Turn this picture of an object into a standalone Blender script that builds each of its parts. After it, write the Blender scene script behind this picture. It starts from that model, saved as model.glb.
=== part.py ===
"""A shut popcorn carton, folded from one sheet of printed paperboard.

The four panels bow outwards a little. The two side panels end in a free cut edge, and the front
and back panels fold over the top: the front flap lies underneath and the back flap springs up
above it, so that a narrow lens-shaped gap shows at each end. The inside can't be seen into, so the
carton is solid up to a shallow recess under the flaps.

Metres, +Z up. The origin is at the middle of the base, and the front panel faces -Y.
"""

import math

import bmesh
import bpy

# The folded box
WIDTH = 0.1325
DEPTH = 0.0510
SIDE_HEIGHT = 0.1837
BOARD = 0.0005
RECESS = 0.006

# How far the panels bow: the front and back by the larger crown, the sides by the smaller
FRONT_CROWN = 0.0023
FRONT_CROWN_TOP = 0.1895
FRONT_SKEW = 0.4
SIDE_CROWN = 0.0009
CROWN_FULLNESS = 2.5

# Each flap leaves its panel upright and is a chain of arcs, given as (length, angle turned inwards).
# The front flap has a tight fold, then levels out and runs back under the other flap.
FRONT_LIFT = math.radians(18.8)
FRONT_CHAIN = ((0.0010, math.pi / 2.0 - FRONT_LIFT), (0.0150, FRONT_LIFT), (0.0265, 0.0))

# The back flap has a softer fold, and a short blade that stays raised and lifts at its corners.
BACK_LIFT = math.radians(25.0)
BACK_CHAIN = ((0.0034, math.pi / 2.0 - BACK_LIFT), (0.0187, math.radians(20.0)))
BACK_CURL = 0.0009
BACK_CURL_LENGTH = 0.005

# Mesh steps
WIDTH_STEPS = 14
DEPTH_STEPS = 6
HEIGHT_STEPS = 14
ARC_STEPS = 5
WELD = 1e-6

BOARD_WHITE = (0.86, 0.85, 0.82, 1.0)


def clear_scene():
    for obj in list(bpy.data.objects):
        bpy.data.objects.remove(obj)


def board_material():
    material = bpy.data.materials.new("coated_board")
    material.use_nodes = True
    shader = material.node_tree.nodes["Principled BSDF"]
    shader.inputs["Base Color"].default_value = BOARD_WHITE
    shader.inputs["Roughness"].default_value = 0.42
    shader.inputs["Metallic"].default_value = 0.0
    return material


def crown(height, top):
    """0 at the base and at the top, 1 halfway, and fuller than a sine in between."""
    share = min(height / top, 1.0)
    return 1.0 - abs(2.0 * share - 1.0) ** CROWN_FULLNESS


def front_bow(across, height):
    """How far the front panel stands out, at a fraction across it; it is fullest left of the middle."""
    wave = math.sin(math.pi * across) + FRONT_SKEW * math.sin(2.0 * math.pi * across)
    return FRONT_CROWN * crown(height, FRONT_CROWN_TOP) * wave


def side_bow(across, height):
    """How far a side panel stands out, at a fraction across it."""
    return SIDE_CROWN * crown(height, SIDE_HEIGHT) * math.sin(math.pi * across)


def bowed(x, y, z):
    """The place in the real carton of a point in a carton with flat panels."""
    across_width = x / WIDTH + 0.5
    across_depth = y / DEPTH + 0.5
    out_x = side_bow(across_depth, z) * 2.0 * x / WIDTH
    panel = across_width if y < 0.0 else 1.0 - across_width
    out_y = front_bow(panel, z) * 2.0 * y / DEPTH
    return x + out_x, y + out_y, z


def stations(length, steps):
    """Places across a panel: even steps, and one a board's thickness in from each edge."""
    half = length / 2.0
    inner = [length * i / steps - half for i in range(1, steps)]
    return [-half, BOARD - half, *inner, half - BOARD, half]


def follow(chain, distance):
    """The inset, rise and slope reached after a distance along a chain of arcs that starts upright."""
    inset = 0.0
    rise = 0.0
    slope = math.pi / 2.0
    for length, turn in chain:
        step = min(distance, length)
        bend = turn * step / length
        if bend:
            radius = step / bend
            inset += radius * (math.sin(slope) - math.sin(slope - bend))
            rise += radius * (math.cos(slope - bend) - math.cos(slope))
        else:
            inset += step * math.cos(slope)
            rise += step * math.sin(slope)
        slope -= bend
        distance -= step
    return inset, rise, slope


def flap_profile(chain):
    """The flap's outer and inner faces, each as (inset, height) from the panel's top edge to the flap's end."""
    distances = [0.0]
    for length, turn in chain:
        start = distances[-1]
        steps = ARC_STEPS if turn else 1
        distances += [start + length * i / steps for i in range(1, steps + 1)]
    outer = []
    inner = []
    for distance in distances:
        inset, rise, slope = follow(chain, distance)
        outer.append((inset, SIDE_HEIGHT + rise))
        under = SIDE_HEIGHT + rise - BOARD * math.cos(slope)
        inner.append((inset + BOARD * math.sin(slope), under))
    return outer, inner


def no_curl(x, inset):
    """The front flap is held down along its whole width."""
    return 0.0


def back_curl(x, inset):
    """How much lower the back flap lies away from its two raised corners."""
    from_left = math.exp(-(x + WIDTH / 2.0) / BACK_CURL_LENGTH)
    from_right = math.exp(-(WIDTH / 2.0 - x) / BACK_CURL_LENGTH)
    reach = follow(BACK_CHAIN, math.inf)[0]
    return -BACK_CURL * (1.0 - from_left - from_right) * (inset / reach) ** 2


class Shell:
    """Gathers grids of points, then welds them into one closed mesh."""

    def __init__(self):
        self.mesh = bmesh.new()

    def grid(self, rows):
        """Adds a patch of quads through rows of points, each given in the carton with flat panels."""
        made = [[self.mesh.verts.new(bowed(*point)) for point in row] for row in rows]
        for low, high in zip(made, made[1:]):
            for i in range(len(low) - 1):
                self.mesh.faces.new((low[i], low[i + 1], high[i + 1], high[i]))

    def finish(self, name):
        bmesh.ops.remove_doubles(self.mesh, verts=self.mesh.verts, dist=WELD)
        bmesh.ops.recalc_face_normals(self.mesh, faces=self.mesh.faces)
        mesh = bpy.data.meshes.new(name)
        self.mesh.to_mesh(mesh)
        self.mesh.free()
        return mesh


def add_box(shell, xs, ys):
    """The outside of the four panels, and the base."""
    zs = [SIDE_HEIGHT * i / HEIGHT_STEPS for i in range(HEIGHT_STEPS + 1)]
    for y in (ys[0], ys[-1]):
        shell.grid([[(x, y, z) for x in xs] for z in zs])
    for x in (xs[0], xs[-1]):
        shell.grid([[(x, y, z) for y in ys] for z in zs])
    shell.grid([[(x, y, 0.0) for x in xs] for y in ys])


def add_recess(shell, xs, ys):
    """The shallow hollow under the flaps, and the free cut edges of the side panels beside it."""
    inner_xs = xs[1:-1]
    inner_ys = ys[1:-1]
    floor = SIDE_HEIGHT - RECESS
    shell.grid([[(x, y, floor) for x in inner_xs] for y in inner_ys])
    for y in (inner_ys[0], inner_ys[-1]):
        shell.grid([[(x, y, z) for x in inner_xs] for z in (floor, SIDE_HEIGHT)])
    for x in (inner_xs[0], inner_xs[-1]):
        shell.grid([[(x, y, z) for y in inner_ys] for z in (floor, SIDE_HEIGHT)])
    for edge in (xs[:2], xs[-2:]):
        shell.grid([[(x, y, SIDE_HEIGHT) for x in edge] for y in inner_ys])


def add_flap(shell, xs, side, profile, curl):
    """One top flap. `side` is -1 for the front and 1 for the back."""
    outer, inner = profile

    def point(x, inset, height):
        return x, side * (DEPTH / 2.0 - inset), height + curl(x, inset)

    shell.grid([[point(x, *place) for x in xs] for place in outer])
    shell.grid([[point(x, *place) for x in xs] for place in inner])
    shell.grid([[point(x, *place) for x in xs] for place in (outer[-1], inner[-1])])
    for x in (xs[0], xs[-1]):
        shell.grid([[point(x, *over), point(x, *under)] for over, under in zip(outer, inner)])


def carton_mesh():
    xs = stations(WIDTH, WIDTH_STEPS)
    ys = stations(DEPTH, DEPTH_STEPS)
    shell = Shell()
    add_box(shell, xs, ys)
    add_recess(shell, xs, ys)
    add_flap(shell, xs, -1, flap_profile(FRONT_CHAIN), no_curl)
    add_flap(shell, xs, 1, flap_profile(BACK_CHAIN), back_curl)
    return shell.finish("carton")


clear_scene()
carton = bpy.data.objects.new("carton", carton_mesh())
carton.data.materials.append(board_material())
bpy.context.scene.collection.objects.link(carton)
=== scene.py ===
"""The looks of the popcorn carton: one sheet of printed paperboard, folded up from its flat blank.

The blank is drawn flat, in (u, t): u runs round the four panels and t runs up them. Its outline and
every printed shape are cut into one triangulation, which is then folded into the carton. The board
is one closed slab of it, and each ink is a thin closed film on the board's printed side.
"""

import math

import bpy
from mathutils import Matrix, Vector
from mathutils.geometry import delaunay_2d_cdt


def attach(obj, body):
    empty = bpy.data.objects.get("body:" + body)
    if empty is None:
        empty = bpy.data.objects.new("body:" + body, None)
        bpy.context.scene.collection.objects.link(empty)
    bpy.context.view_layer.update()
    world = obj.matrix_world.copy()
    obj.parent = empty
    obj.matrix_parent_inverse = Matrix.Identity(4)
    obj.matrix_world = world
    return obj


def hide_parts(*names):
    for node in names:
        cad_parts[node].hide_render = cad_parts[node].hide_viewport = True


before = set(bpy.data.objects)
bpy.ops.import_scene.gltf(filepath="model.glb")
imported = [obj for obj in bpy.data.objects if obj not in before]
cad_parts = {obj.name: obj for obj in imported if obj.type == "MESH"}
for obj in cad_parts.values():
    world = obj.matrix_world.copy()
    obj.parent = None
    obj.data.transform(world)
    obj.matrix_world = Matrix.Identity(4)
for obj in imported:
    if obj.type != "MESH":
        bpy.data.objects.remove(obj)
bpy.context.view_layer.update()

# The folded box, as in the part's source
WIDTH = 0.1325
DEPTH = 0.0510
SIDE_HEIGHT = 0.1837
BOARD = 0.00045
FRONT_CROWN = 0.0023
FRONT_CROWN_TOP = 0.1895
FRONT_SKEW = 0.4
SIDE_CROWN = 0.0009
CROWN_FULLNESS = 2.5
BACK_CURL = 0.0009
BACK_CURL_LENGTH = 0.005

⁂

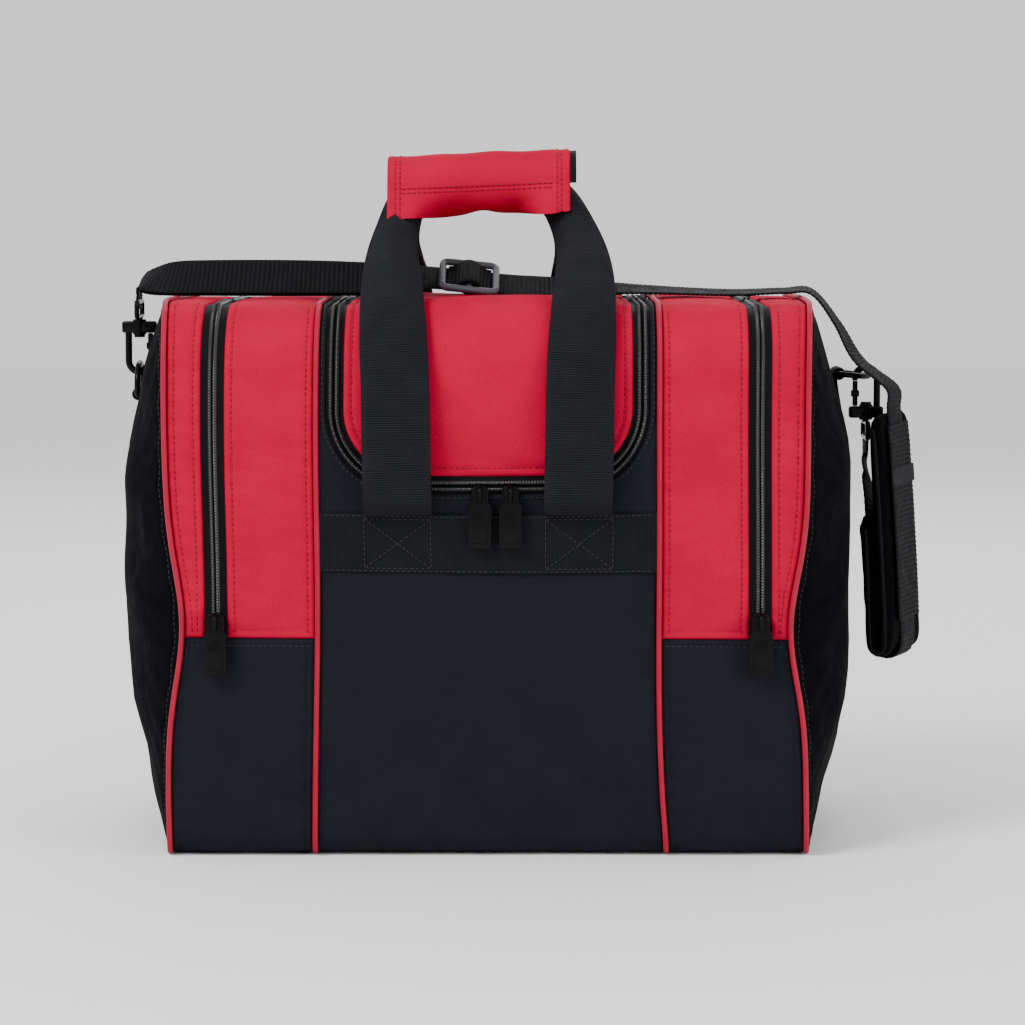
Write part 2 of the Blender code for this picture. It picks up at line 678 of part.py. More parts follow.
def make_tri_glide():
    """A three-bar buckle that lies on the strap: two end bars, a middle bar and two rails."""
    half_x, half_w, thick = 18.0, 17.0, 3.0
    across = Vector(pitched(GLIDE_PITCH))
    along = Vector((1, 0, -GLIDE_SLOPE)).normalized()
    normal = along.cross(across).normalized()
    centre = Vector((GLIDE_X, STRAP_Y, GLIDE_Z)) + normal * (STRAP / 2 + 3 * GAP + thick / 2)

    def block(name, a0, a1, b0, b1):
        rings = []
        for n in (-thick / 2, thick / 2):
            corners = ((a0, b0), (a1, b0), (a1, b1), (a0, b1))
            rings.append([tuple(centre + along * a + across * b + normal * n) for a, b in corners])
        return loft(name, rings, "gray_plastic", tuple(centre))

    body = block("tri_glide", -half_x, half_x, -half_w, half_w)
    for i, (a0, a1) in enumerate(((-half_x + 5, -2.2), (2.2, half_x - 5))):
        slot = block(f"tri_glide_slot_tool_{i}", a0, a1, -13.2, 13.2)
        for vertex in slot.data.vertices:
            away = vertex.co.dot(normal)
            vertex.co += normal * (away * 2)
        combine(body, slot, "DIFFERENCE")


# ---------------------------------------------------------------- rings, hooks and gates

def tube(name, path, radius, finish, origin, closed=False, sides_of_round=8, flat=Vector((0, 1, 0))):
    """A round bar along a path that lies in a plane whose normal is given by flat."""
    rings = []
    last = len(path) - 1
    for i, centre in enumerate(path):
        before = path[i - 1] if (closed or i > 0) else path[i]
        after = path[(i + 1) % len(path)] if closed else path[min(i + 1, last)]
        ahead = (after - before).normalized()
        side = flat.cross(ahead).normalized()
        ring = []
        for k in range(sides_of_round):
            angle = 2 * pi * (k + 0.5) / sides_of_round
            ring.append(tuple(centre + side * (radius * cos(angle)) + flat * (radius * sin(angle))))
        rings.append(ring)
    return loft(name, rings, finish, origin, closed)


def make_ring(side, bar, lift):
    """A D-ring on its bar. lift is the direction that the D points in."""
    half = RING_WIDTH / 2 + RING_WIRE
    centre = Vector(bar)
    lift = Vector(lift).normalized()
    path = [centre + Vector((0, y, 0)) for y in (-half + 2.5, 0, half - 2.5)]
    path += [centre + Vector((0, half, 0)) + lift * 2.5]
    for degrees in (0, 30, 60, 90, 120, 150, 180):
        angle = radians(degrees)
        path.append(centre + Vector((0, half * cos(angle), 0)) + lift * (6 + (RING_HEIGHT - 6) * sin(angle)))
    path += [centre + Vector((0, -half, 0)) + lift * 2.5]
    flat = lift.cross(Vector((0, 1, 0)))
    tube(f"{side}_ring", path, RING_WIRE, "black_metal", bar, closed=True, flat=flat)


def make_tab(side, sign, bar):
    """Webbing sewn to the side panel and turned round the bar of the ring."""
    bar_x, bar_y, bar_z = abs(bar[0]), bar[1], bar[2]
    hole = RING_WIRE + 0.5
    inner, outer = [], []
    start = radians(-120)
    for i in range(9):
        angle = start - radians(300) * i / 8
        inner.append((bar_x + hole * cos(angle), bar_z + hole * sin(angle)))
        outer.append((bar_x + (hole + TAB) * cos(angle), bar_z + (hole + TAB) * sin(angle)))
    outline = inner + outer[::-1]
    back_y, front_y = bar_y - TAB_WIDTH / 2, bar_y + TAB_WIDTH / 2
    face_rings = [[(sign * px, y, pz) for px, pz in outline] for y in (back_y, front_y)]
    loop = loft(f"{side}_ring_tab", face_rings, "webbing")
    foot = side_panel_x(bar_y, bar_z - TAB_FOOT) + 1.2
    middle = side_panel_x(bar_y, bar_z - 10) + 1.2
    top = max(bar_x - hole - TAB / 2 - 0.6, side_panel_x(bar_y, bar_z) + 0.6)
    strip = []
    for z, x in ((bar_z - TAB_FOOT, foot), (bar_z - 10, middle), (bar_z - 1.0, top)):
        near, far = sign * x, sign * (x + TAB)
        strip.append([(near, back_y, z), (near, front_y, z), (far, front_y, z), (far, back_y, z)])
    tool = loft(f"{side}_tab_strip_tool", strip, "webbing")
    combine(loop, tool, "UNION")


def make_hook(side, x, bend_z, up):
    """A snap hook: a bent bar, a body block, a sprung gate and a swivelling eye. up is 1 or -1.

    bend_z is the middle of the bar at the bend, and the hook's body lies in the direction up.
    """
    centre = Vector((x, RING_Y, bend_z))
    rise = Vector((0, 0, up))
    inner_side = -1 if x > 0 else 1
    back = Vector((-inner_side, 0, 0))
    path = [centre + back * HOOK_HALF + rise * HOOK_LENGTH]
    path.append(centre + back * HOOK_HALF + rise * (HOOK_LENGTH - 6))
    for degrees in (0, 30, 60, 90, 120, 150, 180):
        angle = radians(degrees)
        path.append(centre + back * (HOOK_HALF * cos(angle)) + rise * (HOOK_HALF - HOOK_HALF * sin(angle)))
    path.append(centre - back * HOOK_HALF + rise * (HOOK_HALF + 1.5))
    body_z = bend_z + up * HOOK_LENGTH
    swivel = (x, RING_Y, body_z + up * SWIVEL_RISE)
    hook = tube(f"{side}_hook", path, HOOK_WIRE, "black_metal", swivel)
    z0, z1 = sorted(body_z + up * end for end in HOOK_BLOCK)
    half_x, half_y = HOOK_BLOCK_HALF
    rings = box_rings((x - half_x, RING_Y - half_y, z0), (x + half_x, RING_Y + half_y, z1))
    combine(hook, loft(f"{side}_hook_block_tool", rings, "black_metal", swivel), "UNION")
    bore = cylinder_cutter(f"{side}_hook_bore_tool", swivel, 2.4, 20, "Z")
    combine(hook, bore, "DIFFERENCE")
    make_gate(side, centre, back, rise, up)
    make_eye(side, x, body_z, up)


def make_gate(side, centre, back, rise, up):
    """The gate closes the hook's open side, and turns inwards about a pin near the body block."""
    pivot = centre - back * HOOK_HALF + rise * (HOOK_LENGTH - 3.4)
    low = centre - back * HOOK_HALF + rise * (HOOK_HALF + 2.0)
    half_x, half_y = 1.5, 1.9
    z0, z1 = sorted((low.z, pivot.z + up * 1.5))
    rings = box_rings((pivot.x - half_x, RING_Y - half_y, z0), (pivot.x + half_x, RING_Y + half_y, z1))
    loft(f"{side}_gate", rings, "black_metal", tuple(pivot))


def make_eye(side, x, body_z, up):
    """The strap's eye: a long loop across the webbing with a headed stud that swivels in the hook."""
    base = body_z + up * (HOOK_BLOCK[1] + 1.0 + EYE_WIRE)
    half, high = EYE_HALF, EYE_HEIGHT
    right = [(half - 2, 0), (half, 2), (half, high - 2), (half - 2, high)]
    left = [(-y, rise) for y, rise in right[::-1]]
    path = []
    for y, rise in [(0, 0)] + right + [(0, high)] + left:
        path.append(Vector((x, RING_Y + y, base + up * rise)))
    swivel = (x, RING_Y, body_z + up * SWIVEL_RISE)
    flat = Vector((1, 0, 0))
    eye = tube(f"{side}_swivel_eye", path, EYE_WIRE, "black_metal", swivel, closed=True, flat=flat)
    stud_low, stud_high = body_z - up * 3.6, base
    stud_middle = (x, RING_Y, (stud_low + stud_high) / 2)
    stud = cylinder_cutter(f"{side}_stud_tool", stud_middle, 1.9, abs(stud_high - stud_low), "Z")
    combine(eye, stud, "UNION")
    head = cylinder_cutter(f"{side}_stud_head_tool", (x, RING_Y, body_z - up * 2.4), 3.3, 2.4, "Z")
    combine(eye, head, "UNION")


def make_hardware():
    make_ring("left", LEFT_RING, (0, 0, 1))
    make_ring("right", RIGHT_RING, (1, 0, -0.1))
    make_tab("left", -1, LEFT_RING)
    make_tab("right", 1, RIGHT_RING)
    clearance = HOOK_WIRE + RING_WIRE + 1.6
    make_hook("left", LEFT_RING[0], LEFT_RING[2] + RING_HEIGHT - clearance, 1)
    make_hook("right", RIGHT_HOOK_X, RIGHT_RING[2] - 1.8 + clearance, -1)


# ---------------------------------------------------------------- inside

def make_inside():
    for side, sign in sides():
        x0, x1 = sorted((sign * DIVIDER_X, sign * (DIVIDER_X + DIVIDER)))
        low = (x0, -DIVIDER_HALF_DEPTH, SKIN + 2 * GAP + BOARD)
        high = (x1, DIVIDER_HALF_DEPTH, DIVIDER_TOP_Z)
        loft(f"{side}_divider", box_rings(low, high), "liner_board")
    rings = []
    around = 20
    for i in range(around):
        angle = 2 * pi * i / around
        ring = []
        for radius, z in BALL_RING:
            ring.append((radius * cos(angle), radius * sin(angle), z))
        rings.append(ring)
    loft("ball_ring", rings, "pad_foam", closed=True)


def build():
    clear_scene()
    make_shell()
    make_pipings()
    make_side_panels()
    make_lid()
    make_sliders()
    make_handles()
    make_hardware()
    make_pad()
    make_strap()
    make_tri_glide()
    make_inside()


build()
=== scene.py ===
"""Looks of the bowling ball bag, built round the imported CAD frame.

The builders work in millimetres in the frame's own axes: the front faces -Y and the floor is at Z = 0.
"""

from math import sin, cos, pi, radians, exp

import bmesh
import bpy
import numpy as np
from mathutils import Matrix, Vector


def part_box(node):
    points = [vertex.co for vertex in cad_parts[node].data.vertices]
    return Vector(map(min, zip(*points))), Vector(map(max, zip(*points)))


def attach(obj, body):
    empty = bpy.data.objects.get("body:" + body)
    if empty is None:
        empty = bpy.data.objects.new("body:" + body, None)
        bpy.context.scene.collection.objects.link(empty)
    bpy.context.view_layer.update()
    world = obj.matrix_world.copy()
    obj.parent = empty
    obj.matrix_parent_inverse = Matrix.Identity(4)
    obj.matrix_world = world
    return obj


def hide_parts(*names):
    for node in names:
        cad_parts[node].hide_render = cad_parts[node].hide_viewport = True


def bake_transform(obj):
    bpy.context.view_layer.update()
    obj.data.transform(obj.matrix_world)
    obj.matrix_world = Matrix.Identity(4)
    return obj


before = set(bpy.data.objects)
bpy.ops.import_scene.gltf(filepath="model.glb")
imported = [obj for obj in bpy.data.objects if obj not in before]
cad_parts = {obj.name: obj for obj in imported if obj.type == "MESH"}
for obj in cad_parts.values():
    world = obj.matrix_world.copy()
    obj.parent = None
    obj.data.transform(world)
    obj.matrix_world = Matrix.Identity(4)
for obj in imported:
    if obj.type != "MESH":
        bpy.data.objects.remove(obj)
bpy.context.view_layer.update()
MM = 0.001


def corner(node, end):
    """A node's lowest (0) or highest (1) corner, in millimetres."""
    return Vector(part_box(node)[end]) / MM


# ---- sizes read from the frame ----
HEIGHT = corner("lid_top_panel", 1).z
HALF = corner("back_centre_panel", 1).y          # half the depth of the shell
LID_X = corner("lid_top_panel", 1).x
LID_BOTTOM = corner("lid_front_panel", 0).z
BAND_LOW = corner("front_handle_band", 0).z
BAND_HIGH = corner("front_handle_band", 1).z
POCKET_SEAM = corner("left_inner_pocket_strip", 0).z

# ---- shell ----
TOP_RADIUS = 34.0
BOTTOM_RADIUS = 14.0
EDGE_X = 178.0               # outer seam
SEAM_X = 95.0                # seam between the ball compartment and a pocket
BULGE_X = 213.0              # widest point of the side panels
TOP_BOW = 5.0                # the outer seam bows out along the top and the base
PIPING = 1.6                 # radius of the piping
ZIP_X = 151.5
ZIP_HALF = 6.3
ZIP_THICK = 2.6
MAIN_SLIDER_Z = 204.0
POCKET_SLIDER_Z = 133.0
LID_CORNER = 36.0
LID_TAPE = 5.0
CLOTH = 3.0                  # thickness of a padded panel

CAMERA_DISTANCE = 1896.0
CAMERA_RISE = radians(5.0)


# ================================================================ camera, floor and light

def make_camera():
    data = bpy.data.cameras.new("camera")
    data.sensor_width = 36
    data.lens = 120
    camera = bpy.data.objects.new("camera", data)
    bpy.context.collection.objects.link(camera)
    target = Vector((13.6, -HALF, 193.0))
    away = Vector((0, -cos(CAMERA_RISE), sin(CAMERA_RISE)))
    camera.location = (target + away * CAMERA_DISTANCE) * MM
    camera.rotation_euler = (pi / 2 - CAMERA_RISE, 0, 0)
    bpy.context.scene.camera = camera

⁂

* _The task_
Both the line with "make_side_panels()" and the line with "points = [vertex.co" belong in the answer; write them out exactly, with every line between.

* _Problem solution_
    make_side_panels()
    make_lid()
    make_sliders()
    make_handles()
    make_hardware()
    make_pad()
    make_strap()
    make_tri_glide()
    make_inside()


build()
=== scene.py ===
"""Looks of the bowling ball bag, built round the imported CAD frame.

The builders work in millimetres in the frame's own axes: the front faces -Y and the floor is at Z = 0.
"""

from math import sin, cos, pi, radians, exp

import bmesh
import bpy
import numpy as np
from mathutils import Matrix, Vector


def part_box(node):
    points = [vertex.co for vertex in cad_parts[node].data.vertices]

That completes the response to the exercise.